Jean Henri Becays Ferrand or Jean Marie Begais Ferrand de la Caussade (10 September 1736 - 28 November 1805) became a French general officer early in the French Revolutionary Wars and led troops during two early actions. From a noble family, he was enrolled in the French Royal Army as an officer in the Normandie Infantry Regiment. At the age of ten, he fought at Lauffeld and Bergen op Zoom in the War of the Austrian Succession. In 1760 during the Seven Years' War, he was badly wounded at Kloster Kampen. For distinguished service, he was promoted to captain.
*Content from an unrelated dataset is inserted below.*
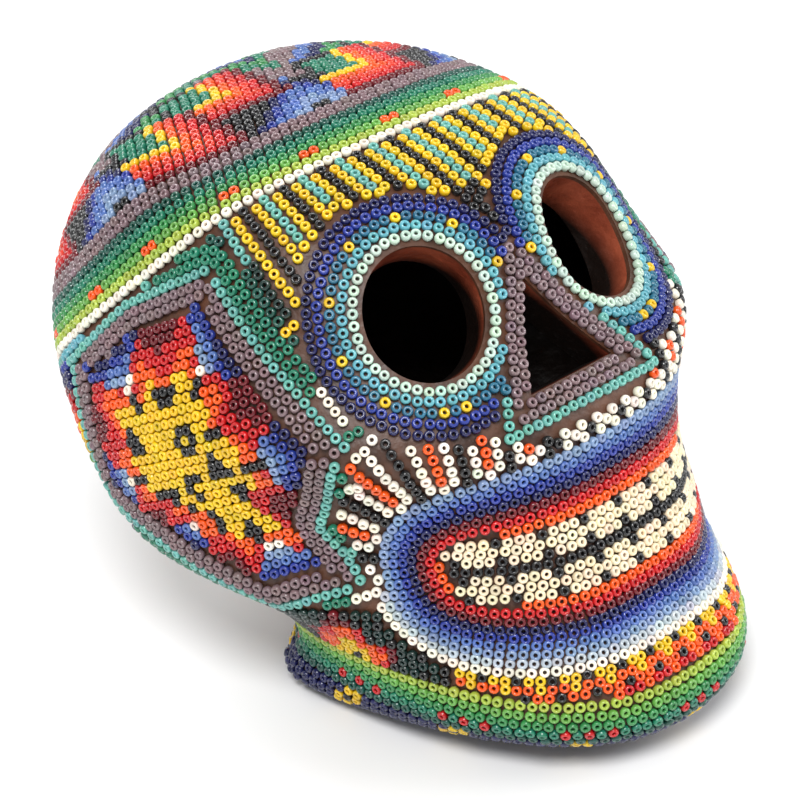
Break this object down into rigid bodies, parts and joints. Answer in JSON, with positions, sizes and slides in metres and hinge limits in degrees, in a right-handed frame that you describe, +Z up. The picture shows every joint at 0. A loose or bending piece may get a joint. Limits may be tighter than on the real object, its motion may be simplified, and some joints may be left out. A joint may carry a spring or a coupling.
{
  "type": "beaded skull",
  "caption": "Hollow clay skull with open eyes and nose, coated in wax and covered with fields of glass seed beads in bands, rings and stripes; rests on its rim.",
  "frame": {"origin": "on the resting plane, under the middle of the whole length and width", "axes": "+Z up, the face looks towards -Y, the skull's own right side is -X"},
  "size_m": [0.1198, 0.1506, 0.1089],
  "materials": {
    "terracotta": "fired clay, painted red-brown, satin",
    "beeswax": "dark brown beeswax",
    "navy_beads": "opaque glossy glass seed beads, navy",
    "green_beads": "opaque glossy glass seed beads, green",
    "leaf_beads": "opaque glossy glass seed beads, leaf",
    "lime_beads": "opaque glossy glass seed beads, lime",
    "pine_beads": "opaque glossy glass seed beads, pine",
    "sea_beads": "opaque glossy glass seed beads, sea",
    "yellow_beads": "opaque glossy glass seed beads, yellow",
    "white_beads": "opaque glossy glass seed beads, white",
    "orange_beads": "opaque glossy glass seed beads, orange",
    "teal_beads": "opaque glossy glass seed beads, teal",
    "cobalt_beads": "opaque glossy glass seed beads, cobalt",
    "pale_beads": "opaque glossy glass seed beads, pale",
    "steel_beads": "opaque glossy glass seed beads, steel",
    "turquoise_beads": "opaque glossy glass seed beads, turquoise",
    "mauve_beads": "opaque glossy glass seed beads, mauve",
    "garnet_beads": "opaque glossy glass seed beads, garnet",
    "periwinkle_beads": "opaque glossy glass seed beads, periwinkle",
    "red_beads": "opaque glossy glass seed beads, red",
    "sky_beads": "opaque glossy glass seed beads, sky"
  },
  "bodies": {
    "root": {"back_field_left": "navy_beads", "back_field_right": "navy_beads", "base_rim_navy": "navy_beads", "base_row_green": "green_beads", "base_row_leaf": "leaf_beads", "base_row_lime": "lime_beads", "base_row_pine": "pine_beads", "base_row_sea": "sea_beads", "brow_field": "yellow_beads", "cheek_field_left": "white_beads", "cheek_field_right": "white_beads", "chin_field": "orange_beads", "clay_skull": "terracotta", "crown_field": "teal_beads", "eye_cobalt_left": "cobalt_beads", "eye_cobalt_right": "cobalt_beads", "eye_navy_left": "navy_beads", "eye_navy_right": "navy_beads", "eye_pale_left": "pale_beads", "eye_pale_right": "pale_beads", "eye_steel_left": "steel_beads", "eye_steel_right": "steel_beads", "eye_turquoise_left": "turquoise_beads", "eye_turquoise_right": "turquoise_beads", "headband_leaf": "leaf_beads", "headband_lime": "lime_beads", "headband_mauve_lower": "mauve_beads", "headband_mauve_upper": "mauve_beads", "headband_pine": "pine_beads", "headband_sea": "sea_beads", "headband_teal": "teal_beads", "headband_white": "white_beads", "jaw_flower_left": "yellow_beads", "jaw_flower_right": "yellow_beads", "mouth_cobalt": "cobalt_beads", "mouth_garnet": "garnet_beads", "mouth_navy": "navy_beads", "mouth_orange": "orange_beads", "mouth_periwinkle": "periwinkle_beads", "mouth_red": "red_beads", "mouth_sky": "sky_beads", "mouth_teeth": "white_beads", "mouth_white": "white_beads", "nose_border": "mauve_beads", "nose_turquoise_row": "turquoise_beads", "temple_green_left": "green_beads", "temple_green_right": "green_beads", "temple_mauve_left": "mauve_beads", "temple_mauve_right": "mauve_beads", "temple_sun_left": "orange_beads", "temple_sun_right": "orange_beads", "temple_turquoise_left": "turquoise_beads", "temple_turquoise_right": "turquoise_beads", "wax_coat": "beeswax"}
  },
  "joints": []
}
Appointed colonel in 1791, Ferrand was made the commandant of the fortress of Valenciennes the next year. Promoted to maréchal de camp, he led the left wing at the Battle of Jemappes. He was elevated in rank to general of division in May 1793. Ordered by his turncoat superior Charles François Dumouriez to surrender Condé-sur-l'Escaut and Valenciennes, Ferrand refused to carry out his instructions. After the two-month long Siege of Valenciennes, he surrendered the city to Prince Frederick, Duke of York and Albany. Sometime after being paroled, he was imprisoned by the Committee of Public Safety for being from the old nobility. He avoided the guillotine and was released when the government of Maximilien Robespierre was overthrown. Napoleon Bonaparte later named him Prefect of Meuse-Inférieure but he retired in 1804, pleading bad health.

His surname is one of the names inscribed under the Arc de Triomphe, on Column 4, but probably refers to General Jacques Ferrand.